§ Excerpted data
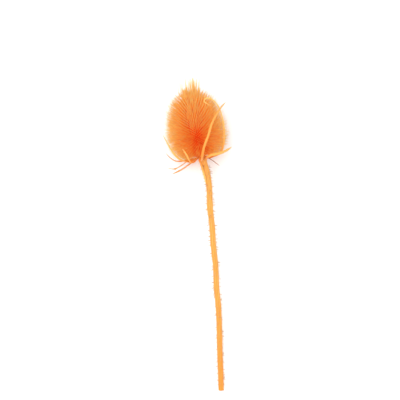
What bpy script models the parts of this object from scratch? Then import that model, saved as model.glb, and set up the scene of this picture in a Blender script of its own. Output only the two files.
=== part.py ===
"""One dried and dyed teasel, as picked: an awned seed head with its long bracts on a cut stem.

It lies on its side on a surface at z = 0. The tip of the head points towards -X and the cut end of the
stem towards +X. The head rests on the tips of its lowest awns, which are bent up to the surface, and
the stem slopes down from the head and rests on its cut end.

Sizes are in millimetres up to the meshes, which are in metres. Places on the head are given in its own
frame: a distance along its axis from its base, a radius from that axis, and an angle round it, where 0
points to +Y and 90 degrees points up.
"""

import math
import random

import bmesh
import bpy
import numpy as np

MM = 0.001
SEED = 11

# Driving dimensions of the head
HEAD_BASE = np.array((-78.466, 3.60, 25.7))
HEAD_TURN = math.radians(10.4)
HEAD_PITCH = math.radians(4.0)
CORE_RADIUS = 19.3
CORE_BELLY = 20.0
CORE_LENGTH = 64.0
CORE_BOTTOM = 0.4
CORE_FOOT = 0.6
CORE_BLUNT = (2.4, 0.50)
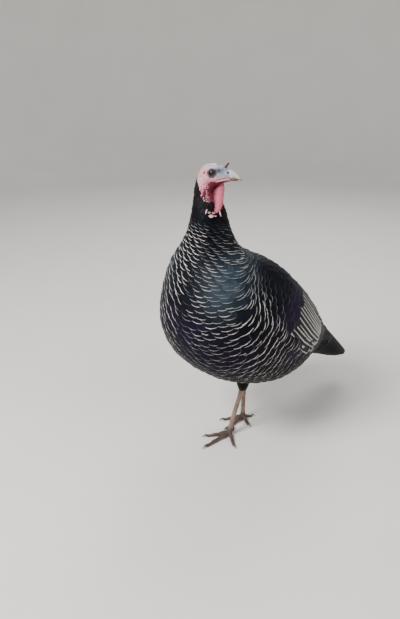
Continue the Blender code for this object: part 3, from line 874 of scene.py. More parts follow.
def head_colours(ring, angle, points, bead):
    """Colours of the bare skin, from the pale crown to the flushed throat."""
    reach, _, height = head_places(points)
    around = off_back(angle)
    mottle = noise(points, 0.006, 21)
    line, u = mouth_line(reach)
    front = smooth(0.008, 0.020, reach + 0.002 * mottle) * smooth(0.6955, 0.7010, height)
    lore = hump(reach, 0.0235, 0.0100) * hump(height, 0.7110, 0.0055)
    lid = np.hypot(reach - EYE[0], height - EYE[2]) + 0.0006 * mottle
    cheek = hump(reach, 0.0005, 0.008) * hump(height, 0.6905, 0.004)
    throat = smooth(0.692, 0.682, height)
    crease = smooth(97, 112, around + 6 * mottle) * smooth(0.6915, 0.6860, height)
    lip = hump(height, line - LIP_DROP, 0.0014) * (u > 0)
    slit = hump(height, line, 0.0007) * smooth(-0.02, 0.05, u)
    slit = slit * (reach > GAPE_CORNER[0] - 0.001)
    cere = np.hypot((reach - NOSTRIL[0]) / 0.0085, (height - NOSTRIL[1]) / 0.0044)
    ear = np.hypot((reach - EAR[0]) / 0.0026, (height - EAR[1]) / 0.0032)
    return painted(
        "face_pink", ring.shape,
        # Blue-grey skin runs from the eye to the bill, darkest in the hollow before the eye.
        ("face_blue", front),
        ("lore_grey", np.clip(1.1 * lore, 0, 1)),
        ("crown_pale", 0.8 * smooth(0.714, 0.721, height + 0.001 * mottle)),
        ("lore_grey", 0.35 * smooth(0.1, 0.7, mottle) * smooth(0.718, 0.724, height)),
        ("lid_grey", 0.92 * smooth(0.0124, 0.0090, lid)),
        ("nape_red", 0.45 * cheek),
        ("nape_red", 0.85 * throat * smooth(60, 92, around)),
        ("crease_red", crease),
        ("face_pale", 0.8 * bead**2),
        ("lip_pink", 0.85 * lip * (1 - u)),
        # Painted shade darkens the mouth's groove.
        ("gape_dark", 0.85 * slit),
        # The skin turns to horn at the bill, and swells palely round the nostril.
        ("horn_base", 0.9 * smooth(26.2, BILL_BASE, ring)),
        ("crown_pale", 0.5 * smooth(1.2, 0.6, cere)),
        # Painted shade fills the nostril.
        ("nostril_dark", smooth(1.15, 0.7, nostril_away(reach, height))),
        # Painted shade fills the ear's opening.
        ("ear_dark", smooth(1.3, 0.5, ear)),
        # Under the neck's last feathers it is in the dark.
        (hue("crease_red") * 0.25, 0.8 * smooth(18.1, 17.4, ring)),
    )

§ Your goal
Print only the lines from the top of the data above down to the line holding "CORE_BLUNT = (2.4, 0.50)", inclusive.

§ Written solution
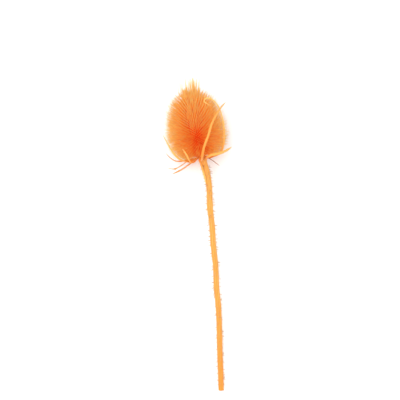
What bpy script models the parts of this object from scratch? Then import that model, saved as model.glb, and set up the scene of this picture in a Blender script of its own. Output only the two files.
=== part.py ===
"""One dried and dyed teasel, as picked: an awned seed head with its long bracts on a cut stem.

It lies on its side on a surface at z = 0. The tip of the head points towards -X and the cut end of the
stem towards +X. The head rests on the tips of its lowest awns, which are bent up to the surface, and
the stem slopes down from the head and rests on its cut end.

Sizes are in millimetres up to the meshes, which are in metres. Places on the head are given in its own
frame: a distance along its axis from its base, a radius from that axis, and an angle round it, where 0
points to +Y and 90 degrees points up.
"""

import math
import random

import bmesh
import bpy
import numpy as np

MM = 0.001
SEED = 11

# Driving dimensions of the head
HEAD_BASE = np.array((-78.466, 3.60, 25.7))
HEAD_TURN = math.radians(10.4)
HEAD_PITCH = math.radians(4.0)
CORE_RADIUS = 19.3
CORE_BELLY = 20.0
CORE_LENGTH = 64.0
CORE_BOTTOM = 0.4
CORE_FOOT = 0.6
CORE_BLUNT = (2.4, 0.50)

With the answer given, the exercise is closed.